Information shown:
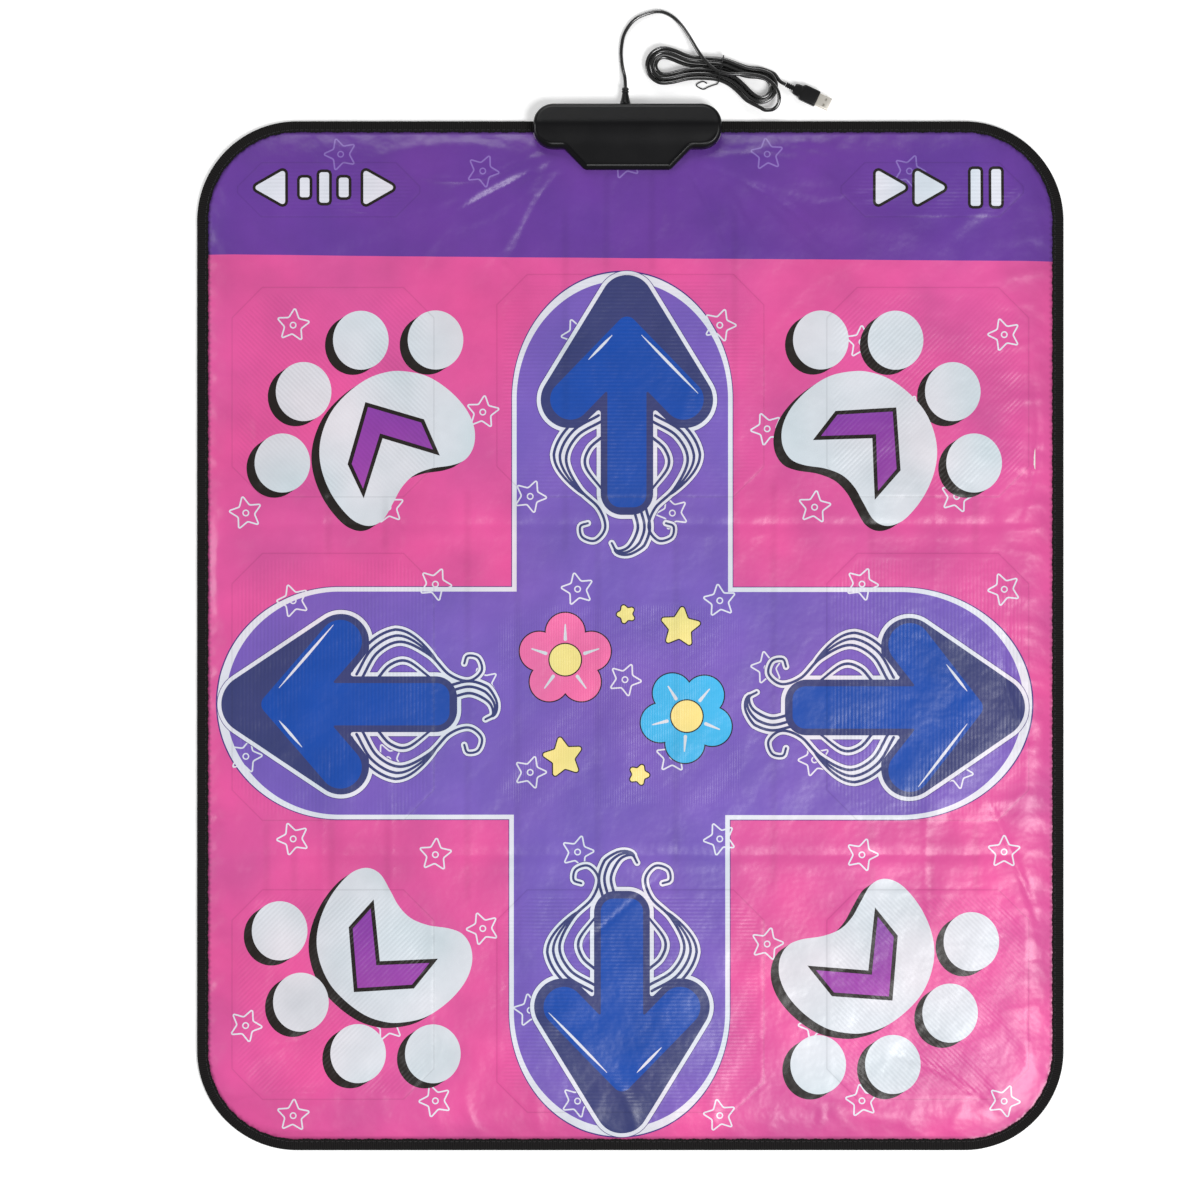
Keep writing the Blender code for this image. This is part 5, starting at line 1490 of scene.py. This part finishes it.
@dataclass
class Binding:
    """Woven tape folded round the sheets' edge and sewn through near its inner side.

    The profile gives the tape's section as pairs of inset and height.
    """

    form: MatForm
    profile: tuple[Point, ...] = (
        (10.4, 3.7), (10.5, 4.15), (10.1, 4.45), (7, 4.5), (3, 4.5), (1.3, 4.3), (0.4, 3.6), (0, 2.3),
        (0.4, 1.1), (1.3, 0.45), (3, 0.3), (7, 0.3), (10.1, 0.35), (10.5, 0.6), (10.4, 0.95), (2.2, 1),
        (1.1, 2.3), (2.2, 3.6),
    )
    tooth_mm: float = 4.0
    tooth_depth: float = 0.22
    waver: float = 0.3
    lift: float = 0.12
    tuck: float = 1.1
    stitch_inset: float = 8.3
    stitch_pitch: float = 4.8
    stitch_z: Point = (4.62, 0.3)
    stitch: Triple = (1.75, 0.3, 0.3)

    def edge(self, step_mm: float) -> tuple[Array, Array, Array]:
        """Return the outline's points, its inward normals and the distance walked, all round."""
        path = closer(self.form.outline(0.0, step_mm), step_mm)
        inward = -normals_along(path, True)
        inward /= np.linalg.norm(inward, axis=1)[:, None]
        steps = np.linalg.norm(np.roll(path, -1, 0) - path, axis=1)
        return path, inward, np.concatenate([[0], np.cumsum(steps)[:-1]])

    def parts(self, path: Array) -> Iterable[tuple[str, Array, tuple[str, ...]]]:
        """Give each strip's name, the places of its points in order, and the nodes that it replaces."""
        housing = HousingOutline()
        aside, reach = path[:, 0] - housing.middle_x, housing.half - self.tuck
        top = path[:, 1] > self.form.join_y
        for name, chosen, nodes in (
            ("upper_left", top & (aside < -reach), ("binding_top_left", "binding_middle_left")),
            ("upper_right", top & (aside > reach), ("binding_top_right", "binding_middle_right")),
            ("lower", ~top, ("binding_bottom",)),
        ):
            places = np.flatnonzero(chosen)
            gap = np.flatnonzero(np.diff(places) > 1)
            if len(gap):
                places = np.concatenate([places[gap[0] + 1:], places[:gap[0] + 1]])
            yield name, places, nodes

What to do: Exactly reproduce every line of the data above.

Exercise solution:
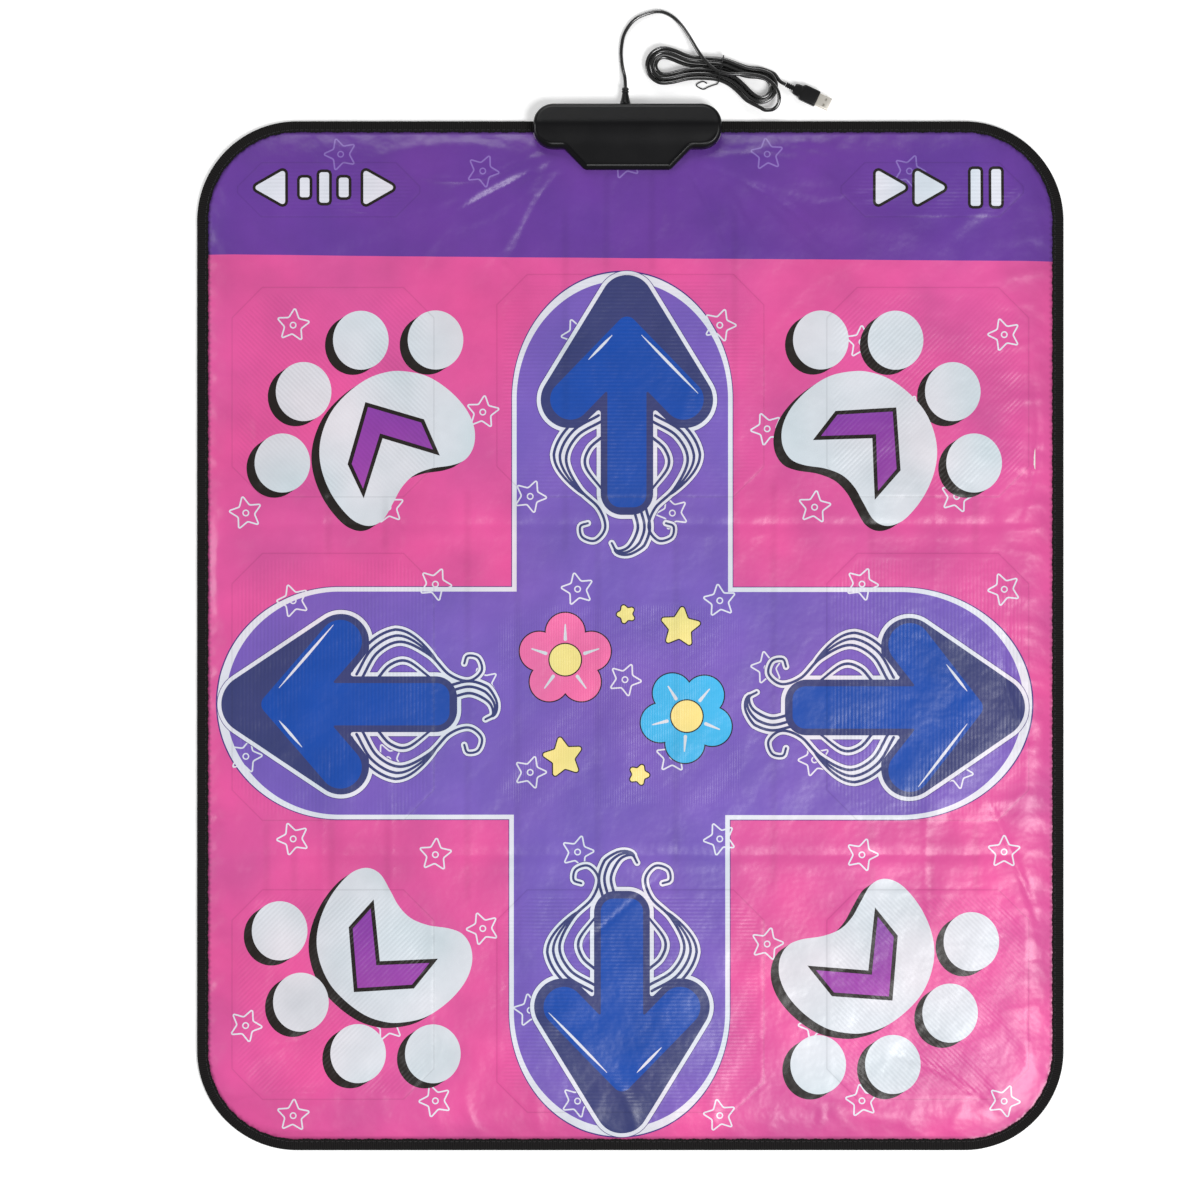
Keep writing the Blender code for this image. This is part 5, starting at line 1490 of scene.py. This part finishes it.
@dataclass
class Binding:
    """Woven tape folded round the sheets' edge and sewn through near its inner side.

    The profile gives the tape's section as pairs of inset and height.
    """

    form: MatForm
    profile: tuple[Point, ...] = (
        (10.4, 3.7), (10.5, 4.15), (10.1, 4.45), (7, 4.5), (3, 4.5), (1.3, 4.3), (0.4, 3.6), (0, 2.3),
        (0.4, 1.1), (1.3, 0.45), (3, 0.3), (7, 0.3), (10.1, 0.35), (10.5, 0.6), (10.4, 0.95), (2.2, 1),
        (1.1, 2.3), (2.2, 3.6),
    )
    tooth_mm: float = 4.0
    tooth_depth: float = 0.22
    waver: float = 0.3
    lift: float = 0.12
    tuck: float = 1.1
    stitch_inset: float = 8.3
    stitch_pitch: float = 4.8
    stitch_z: Point = (4.62, 0.3)
    stitch: Triple = (1.75, 0.3, 0.3)

    def edge(self, step_mm: float) -> tuple[Array, Array, Array]:
        """Return the outline's points, its inward normals and the distance walked, all round."""
        path = closer(self.form.outline(0.0, step_mm), step_mm)
        inward = -normals_along(path, True)
        inward /= np.linalg.norm(inward, axis=1)[:, None]
        steps = np.linalg.norm(np.roll(path, -1, 0) - path, axis=1)
        return path, inward, np.concatenate([[0], np.cumsum(steps)[:-1]])

    def parts(self, path: Array) -> Iterable[tuple[str, Array, tuple[str, ...]]]:
        """Give each strip's name, the places of its points in order, and the nodes that it replaces."""
        housing = HousingOutline()
        aside, reach = path[:, 0] - housing.middle_x, housing.half - self.tuck
        top = path[:, 1] > self.form.join_y
        for name, chosen, nodes in (
            ("upper_left", top & (aside < -reach), ("binding_top_left", "binding_middle_left")),
            ("upper_right", top & (aside > reach), ("binding_top_right", "binding_middle_right")),
            ("lower", ~top, ("binding_bottom",)),
        ):
            places = np.flatnonzero(chosen)
            gap = np.flatnonzero(np.diff(places) > 1)
            if len(gap):
                places = np.concatenate([places[gap[0] + 1:], places[:gap[0] + 1]])
            yield name, places, nodes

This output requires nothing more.